- EXERCISE GOAL
Quote the full listing word for word.
________________________
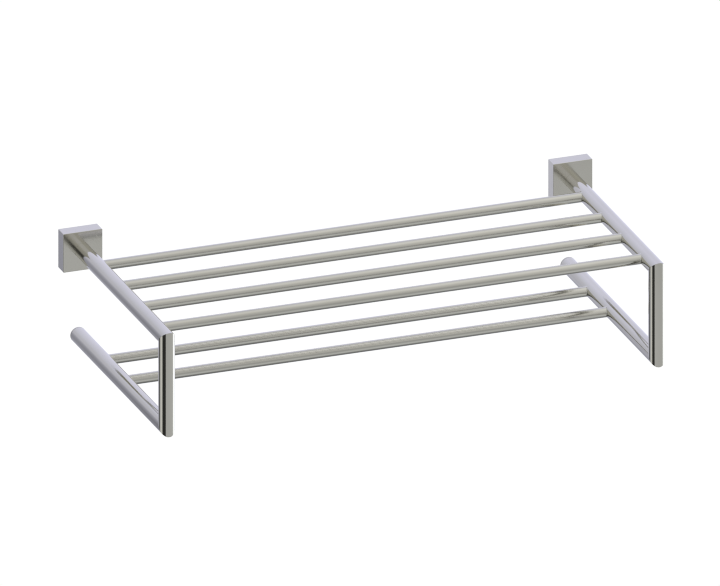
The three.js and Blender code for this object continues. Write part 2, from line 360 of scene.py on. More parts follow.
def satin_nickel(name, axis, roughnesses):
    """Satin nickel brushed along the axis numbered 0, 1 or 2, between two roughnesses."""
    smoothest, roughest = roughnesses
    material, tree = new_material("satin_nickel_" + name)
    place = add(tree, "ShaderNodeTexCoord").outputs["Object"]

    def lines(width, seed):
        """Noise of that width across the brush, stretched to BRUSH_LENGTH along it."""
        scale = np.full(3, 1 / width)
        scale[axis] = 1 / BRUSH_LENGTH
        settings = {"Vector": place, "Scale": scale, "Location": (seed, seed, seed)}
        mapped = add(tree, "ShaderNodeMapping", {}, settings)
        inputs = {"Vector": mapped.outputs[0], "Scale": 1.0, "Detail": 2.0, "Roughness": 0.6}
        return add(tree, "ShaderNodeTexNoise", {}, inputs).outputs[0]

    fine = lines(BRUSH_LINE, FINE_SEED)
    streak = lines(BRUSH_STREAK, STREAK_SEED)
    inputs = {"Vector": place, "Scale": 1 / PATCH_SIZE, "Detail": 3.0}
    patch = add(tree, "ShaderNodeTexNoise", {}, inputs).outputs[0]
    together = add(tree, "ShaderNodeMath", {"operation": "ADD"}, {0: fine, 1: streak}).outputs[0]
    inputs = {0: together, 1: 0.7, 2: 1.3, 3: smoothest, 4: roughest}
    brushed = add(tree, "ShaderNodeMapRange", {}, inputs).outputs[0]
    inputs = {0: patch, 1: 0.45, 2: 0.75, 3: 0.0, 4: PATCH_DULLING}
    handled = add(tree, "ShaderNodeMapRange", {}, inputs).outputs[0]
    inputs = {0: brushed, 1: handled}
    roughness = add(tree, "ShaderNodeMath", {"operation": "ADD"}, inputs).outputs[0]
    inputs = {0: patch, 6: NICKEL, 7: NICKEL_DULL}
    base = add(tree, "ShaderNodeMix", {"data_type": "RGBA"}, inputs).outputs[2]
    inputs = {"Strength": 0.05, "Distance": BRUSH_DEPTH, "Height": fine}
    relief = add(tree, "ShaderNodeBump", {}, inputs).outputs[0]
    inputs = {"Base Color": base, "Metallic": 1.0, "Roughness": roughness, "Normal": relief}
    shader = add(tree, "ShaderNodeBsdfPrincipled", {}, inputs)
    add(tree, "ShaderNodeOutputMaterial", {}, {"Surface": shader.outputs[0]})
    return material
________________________
- OUTPUT FOR THIS TASK
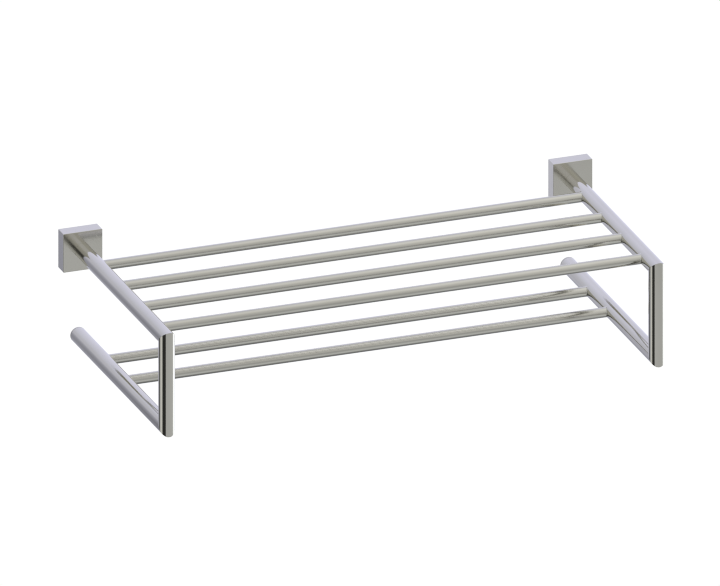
The three.js and Blender code for this object continues. Write part 2, from line 360 of scene.py on. More parts follow.
def satin_nickel(name, axis, roughnesses):
    """Satin nickel brushed along the axis numbered 0, 1 or 2, between two roughnesses."""
    smoothest, roughest = roughnesses
    material, tree = new_material("satin_nickel_" + name)
    place = add(tree, "ShaderNodeTexCoord").outputs["Object"]

    def lines(width, seed):
        """Noise of that width across the brush, stretched to BRUSH_LENGTH along it."""
        scale = np.full(3, 1 / width)
        scale[axis] = 1 / BRUSH_LENGTH
        settings = {"Vector": place, "Scale": scale, "Location": (seed, seed, seed)}
        mapped = add(tree, "ShaderNodeMapping", {}, settings)
        inputs = {"Vector": mapped.outputs[0], "Scale": 1.0, "Detail": 2.0, "Roughness": 0.6}
        return add(tree, "ShaderNodeTexNoise", {}, inputs).outputs[0]

    fine = lines(BRUSH_LINE, FINE_SEED)
    streak = lines(BRUSH_STREAK, STREAK_SEED)
    inputs = {"Vector": place, "Scale": 1 / PATCH_SIZE, "Detail": 3.0}
    patch = add(tree, "ShaderNodeTexNoise", {}, inputs).outputs[0]
    together = add(tree, "ShaderNodeMath", {"operation": "ADD"}, {0: fine, 1: streak}).outputs[0]
    inputs = {0: together, 1: 0.7, 2: 1.3, 3: smoothest, 4: roughest}
    brushed = add(tree, "ShaderNodeMapRange", {}, inputs).outputs[0]
    inputs = {0: patch, 1: 0.45, 2: 0.75, 3: 0.0, 4: PATCH_DULLING}
    handled = add(tree, "ShaderNodeMapRange", {}, inputs).outputs[0]
    inputs = {0: brushed, 1: handled}
    roughness = add(tree, "ShaderNodeMath", {"operation": "ADD"}, inputs).outputs[0]
    inputs = {0: patch, 6: NICKEL, 7: NICKEL_DULL}
    base = add(tree, "ShaderNodeMix", {"data_type": "RGBA"}, inputs).outputs[2]
    inputs = {"Strength": 0.05, "Distance": BRUSH_DEPTH, "Height": fine}
    relief = add(tree, "ShaderNodeBump", {}, inputs).outputs[0]
    inputs = {"Base Color": base, "Metallic": 1.0, "Roughness": roughness, "Normal": relief}
    shader = add(tree, "ShaderNodeBsdfPrincipled", {}, inputs)
    add(tree, "ShaderNodeOutputMaterial", {}, {"Surface": shader.outputs[0]})
    return material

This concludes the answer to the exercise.